Quel que puisse être le pouvoir politique de Paris, la centralisation de l’enthousiasme ne peut se fonder aisément : toute province, tout département, toute ville, sait recevoir et apprécier dignement aujourd’hui ce que lui portent nos grands talens. Une preuve mémorable vient de nous en être donnée. Cette tragédienne unique, originale, puissante, dont le singulier génie réunit les plus hautes inspirations aux plus intimes familiarités, et toutes les grandeurs de l’art à toutes ses graces ; cette actrice dont le nom exprime tout un genre, Mme  Dorval, vient de passer à Rouen, et elle y a trouvé le plus beau triomphe qu’une femme puisse trouver sur un théâtre.

Ce public impatient, lettré, jugeur, capricieux, turbulent, qui se plaît à briser comme ses banquettes les arrêts de Paris la grande ville, et ose quelquefois s’en moquer ; ce parterre, debout comme l’était ici le parterre de Lekain et de Clairon, après avoir contemplé d’abord et observé en silence cette femme dont le talent primitif et régénérateur lui avait été si long-temps et si justement vanté, a confirmé glorieusement l’arrêt porté par la capitale et renouvelé par elle à chaque représentation. L’enthousiasme fut tel, que jamais acteur n’en avait reçu, avant Mme  Dorval, des marques aussi éclatantes. Jamais elle n’a joué Anthony, les Enfants d’Édouard, Clotilde et le Joueur, sans être redemandée et retenue sur le théâtre par de longues salves d’applaudissemens, par des cris d’admiration et des couronnes tombées de toutes les loges, avec des bouquets de femmes arrachés des ceintures. Les journaux de Rouen, qui sont loin d’être en arrière des feuilles de Paris pour les doctrines littéraires, ont dit avec des expressions chaleureuses leur surprise et leur enthousiasme ; mais ces grandes scènes de sympathie et d’attendrissement ne peuvent être rendues par des écrits, il faut en avoir été témoin ou les entendre redire par ceux qui les ont vues et ressenties. Notre premier dessein, en les faisant connaître, est de rendre à une femme célèbre une justice qui lui a été souvent trop disputée et toujours enviée ; le second est de prendre acte d’un sentiment général d’indignation venu de l’une des grandes villes de France.

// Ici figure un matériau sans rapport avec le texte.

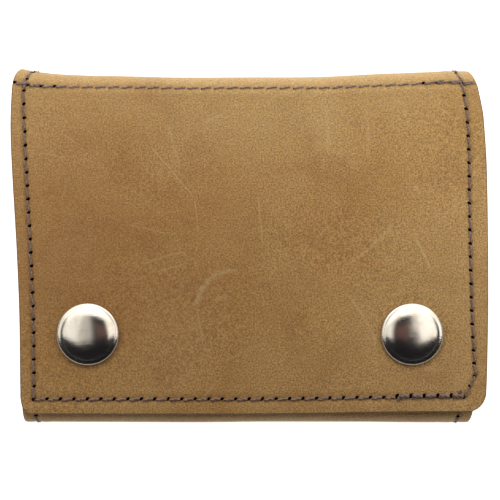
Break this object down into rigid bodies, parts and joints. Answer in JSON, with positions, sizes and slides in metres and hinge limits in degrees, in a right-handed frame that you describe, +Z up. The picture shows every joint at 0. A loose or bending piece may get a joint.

Rouen s’étonne et Rouen a raison de s’étonner de l’apparente indifférence avec laquelle on laisse s’éloigner une actrice si justement aimée, et qui, arrivée à présent au plus haut développement de son talent, n’attend qu’une scène pour montrer tout ce que peut enfanter de beau l’union de l’inspiration la plus instinctive et de la plus studieuse observation. On comprend la question mille fois répétée par cette grande ville ; mais la réponse en est si triste et si humiliante, qu’on hésite à la faire tout haut. Les villes de province sont plus franches que Paris en cela ; elles n’ont ni coteries théâtrales, ni faux respects ; elles disent ce qu’elles ont à dire, ou plutôt elles impriment ce que tout le monde dit.

« Voilà qui est étrange ! dit Rouen dans sa Revue, Mme  Dorval était vraie en France quand tout le théâitre était faux. Or, tandis qu’elle poursuit le cours de sa gloire dramatique, voilà Célimène qui veut être Mme  Dorval, et Clytemnestre qui veut être Mme  Dorval ; et, bien plus ! toutes les deux veulent qu’elle-même ne soit plus Mme  Dorval, et l’empêchent de jouer à Paris ! Chacune d’elles ferme une porte de son paradis terrestre, et la garde. On conçoit dans l’art un sentiment de rivalité qui sert l’émulation ; mais craindre que votre rivale ne devienne votre supérieure, et, pour l’empêcher, s’en défaire par tous les moyens possibles, est un méfait qui n’est pas du ressort des lois, mais qui ne peut être absous par un jugement public. »

Paris sait très bien ce que Rouen lui dit là ; Paris en gémit et en souffre, et emploie, pour le témoigner au Théâtre-Français et à la Porte-Saint-Martin, le meilleur moyen possible : il n’y va pas. La punition est sévère, mais trop lente. Les directions jalouses, maladroites et haineuses, les administrations incertaines, méticuleuses, indolentes, tout cela se traîne, à la manière des limaçons il est vrai, humblement et lentement ; mais cela marche enfin, et ce qui se traîne si bas ne fait pas de chute : cela peut aller long-temps encore, et il y a peu de remède, à moins qu’un jour un gouvernement intelligent, ou le public en masse, ne mette le pied dessus.


  1. Un vol.  in-8o, chez Guyot et Canel.
  2. Chez Guyot, place du Louvre, 18.